Aim of the exercise
Below are records; please set down exactly the lines from the first through the one containing "up, in metres.".

───── Data extract

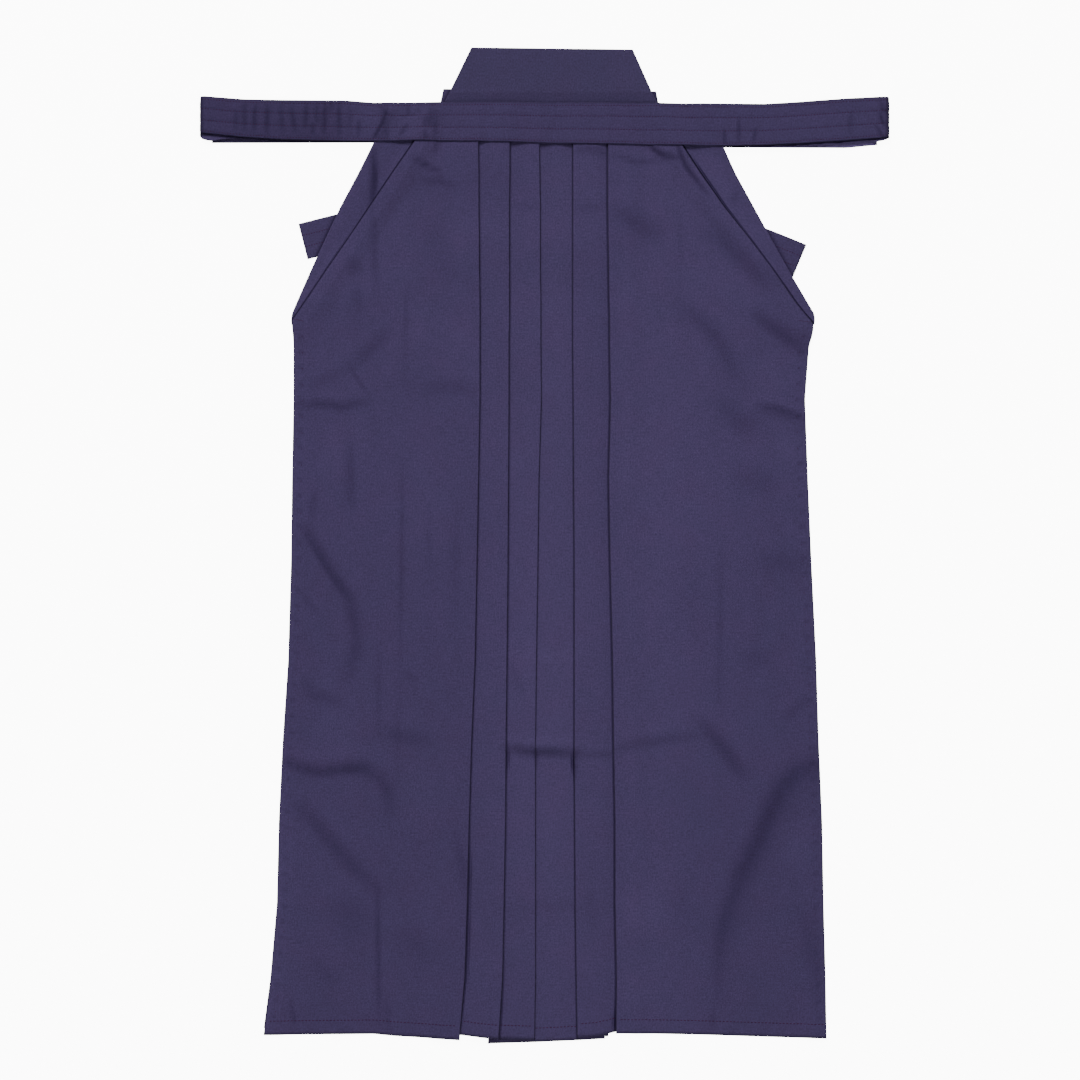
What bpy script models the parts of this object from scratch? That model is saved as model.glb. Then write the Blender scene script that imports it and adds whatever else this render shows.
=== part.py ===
"""Hakama trousers laid flat, front up, in metres.

X runs across the garment, Y from the hem up to the back board, Z up from the surface it lies on.
The sizes below are in millimetres from the middle of the laid garment. Right and left are the
wearer's, so the right leg lies at -X.
"""
import math
from collections import namedtuple

import bpy
import numpy as np

MM = 0.001
WALL = 1.0            # one cloth
GAP = 0.3             # air between two cloths, and at seams
BAND = 2 * WALL + GAP  # a tie is the folded strip, two cloths
BACK_TIE = 1.6
BOARD = 2.0
PITCH = WALL + GAP
SLOPE = 0.15          # steepest fall of a cloth that lies over an edge
NOSE = 0.5 * PITCH    # radius of a fold along the middle of the wall
FOLD_ANGLES = (30, -30)

# The outline and the pleats: the height on the garment, then where each line stands across it.
Section = namedtuple("Section", "y right_side right_slit fold1 fold2 fold3 fold4 fold5 left_slit left_side")
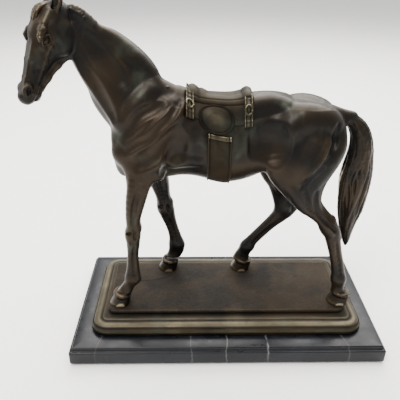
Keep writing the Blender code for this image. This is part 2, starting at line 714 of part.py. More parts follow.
def build_neck_and_head(trunk):
    neck = make_object("neck_casting", loft([neck_ring(p, GAP) for p in steps(0.0, 7.0, 11)]), "bronze")
    head = make_object("head_casting", head_loft(0.0), "bronze")
    clearance = make_object("head_clearance", head_loft(GAP))
    for name, side in (("near_ear", -1.0), ("far_ear", 1.0)):
        combine(head, make_object(name, ear(side, 0.0)), "UNION")
        combine(clearance, make_object(name + "_clearance", ear(side, GAP)), "UNION")
    combine(neck, clearance, "DIFFERENCE")
    first, last = NECK_CAVITY
    rings = [neck_ring(p, GAP, NECK_WALL) for p in steps(first, last, 8)]
    combine(neck, make_object("neck_cavity", loft(rings)), "DIFFERENCE")
    # Neck to trunk
    ring = neck_ring(0.0)
    root = sum(ring, Vector()) / len(ring)
    axis = neck_axis(ring[0] - root)
    vent_root = root + (ring[0] - root) * 0.55
    vent = cylinder(vent_root - axis * 2.0, vent_root + axis * 20.0, VENT_RADIUS, 8)
    combine(neck, make_object("neck_vent", vent), "DIFFERENCE")
    spigot_end = root - axis * NECK_SPIGOT_LENGTH
    start = root + axis * 2.0
    spigot = cylinder(start, spigot_end, NECK_SPIGOT_RADIUS, 16)
    combine(neck, make_object("neck_spigot", spigot), "UNION")
    socket = cylinder(start, spigot_end - axis * GAP, NECK_SPIGOT_RADIUS + GAP, 16)
    combine(trunk, make_object("neck_socket", socket), "DIFFERENCE")
    long_pin(root - axis * NECK_SPIGOT_LENGTH / 2.0, "neck_pin", NECK_PIN_HALF_LENGTH, (trunk, neck))
    # Head to neck
    start = Vector(HEAD_SPIGOT_START)
    end = Vector(HEAD_SPIGOT_END)
    way = (end - start).normalized()
    combine(neck, make_object("head_spigot", cylinder(start, end, HEAD_SPIGOT_RADIUS, 16)), "UNION")
    hole = make_object("head_socket", cylinder(start, end + way * GAP, HEAD_SPIGOT_RADIUS + GAP, 16))
    combine(head, hole, "DIFFERENCE")
    long_pin(end - way * 4.0, "head_pin", HEAD_PIN_HALF_LENGTH, (head, neck))


def long_pin(centre, name, half_length, pieces):
    reach = Vector((0.0, half_length, 0.0))
    make_object(name, cylinder(centre - reach, centre + reach, PIN_RADIUS, 8), "steel")
    hole_end = centre + Vector((0.0, 60.0, 0.0))
    hole = make_object(name + "_hole", cylinder(centre - reach * 1.03, hole_end, PIN_RADIUS + GAP, 8))
    for piece in pieces:
        combine(piece, hole, "DIFFERENCE")


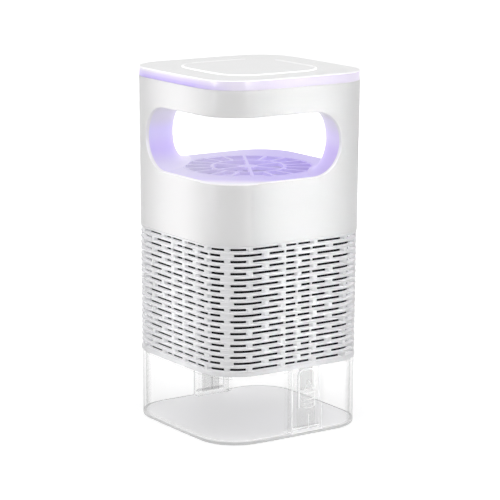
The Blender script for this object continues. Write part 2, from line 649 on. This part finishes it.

──────────

Result of the exercise
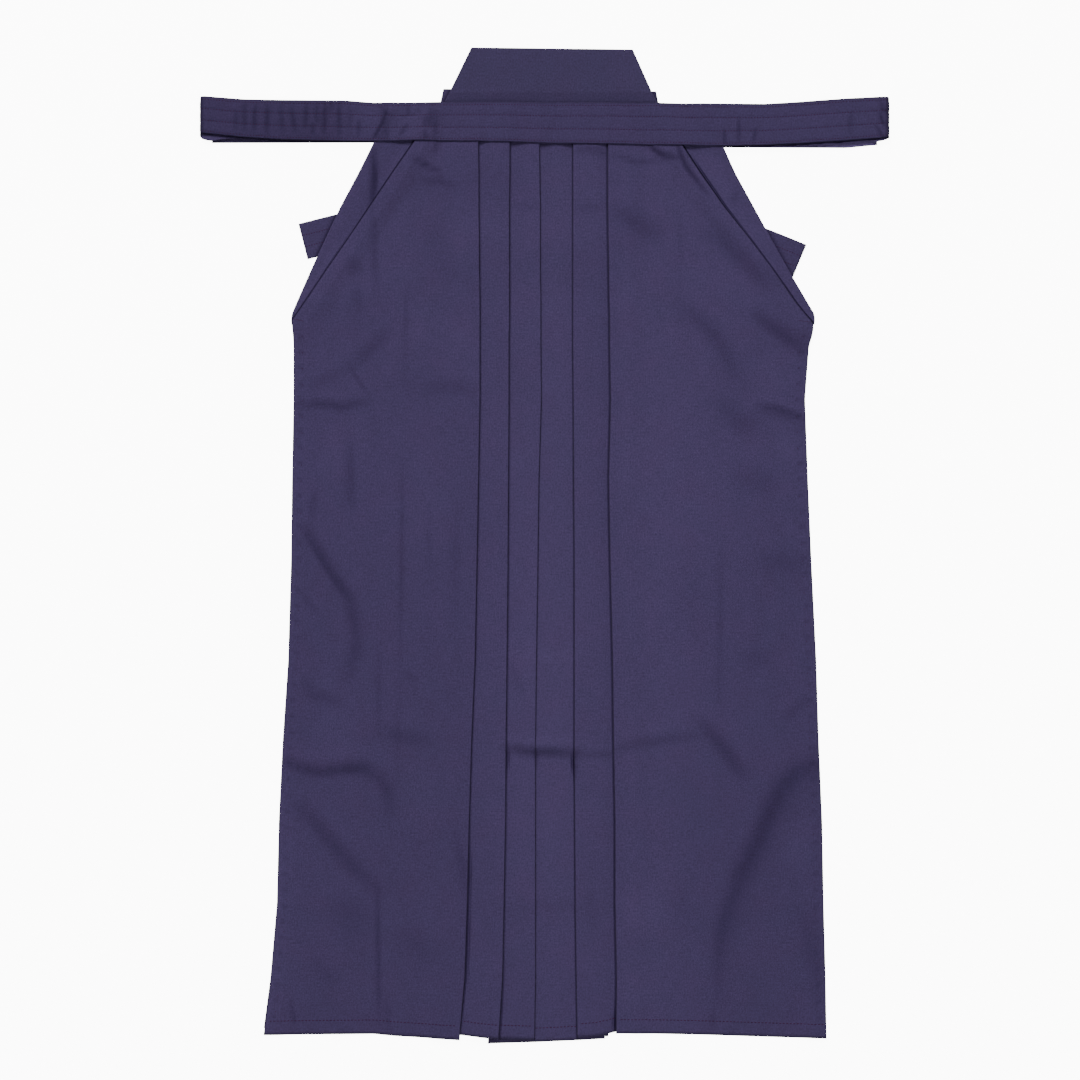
What bpy script models the parts of this object from scratch? That model is saved as model.glb. Then write the Blender scene script that imports it and adds whatever else this render shows.
=== part.py ===
"""Hakama trousers laid flat, front up, in metres.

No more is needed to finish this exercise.